A method of RCS Sequence extraction based on CAC + EMD

Abstract

When the spatial object possesses the periodic motion, an obvious periodic phenomenon can be produced by its RCS sequence. Some methods such as Fast Fourier Transform Algorithm (FFT) and Circular Autocorrelation Function (CACF) can be used to judge the existence as well as the extraction of the sequence’s periodicity. Autocorrelation Function, Average Magnitude Difference Function (AMDF) and their combined transformation are essentially estimated by the correlation of their periodic signal. More than two periods of observation time is needed for accurate estimate. Furthermore, the requirement of the date rate is high and.
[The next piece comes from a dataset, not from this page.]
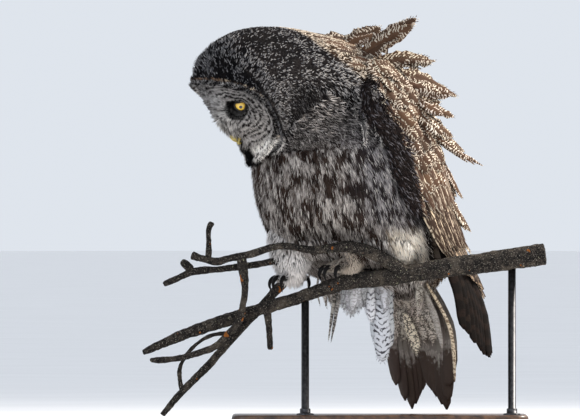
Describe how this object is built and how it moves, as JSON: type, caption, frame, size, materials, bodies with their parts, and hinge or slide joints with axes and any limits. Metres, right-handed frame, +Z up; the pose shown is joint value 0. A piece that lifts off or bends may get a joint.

Furthermore, such methods always accompanied by the errors of frequency multiplication and frequency division. In this paper, a periodic discriminant and estimation method combining cyclic autocorrelation and empirical mode decomposition is proposed. The periodicity of the original signal can be enhanced by the cyclic autocorrelation (CAC), and the signal component with the relatively complete periodicity can be obtained by the empirical mode decomposition (EMD). The periodic estimation of the measured data showed that the period estimated by CAC +EMD is more stable. In addition, this method is also effective in extracting the signal period with the weaker periodic phenomenon. In this paper, a periodic discriminant and estimation method combining cyclic autocorrelation (CAC) and empirical mode decomposition (EMD) is proposed (CAC+EMD), and a comprehensive comparison with the Single method is made, both CAC and CAC+EMD can extract the stable signal’s period effectively. With the gradual increase of noise discriminant effect of CAC+EMD on signal period is much better than CAC. Because CAC does not have the ability to process the non-stationary signal, so this method has a poor discriminant effect on signal period. As for the discriminant effect of CAC+EMD, there is no difference between stable signal and non-stationary signal.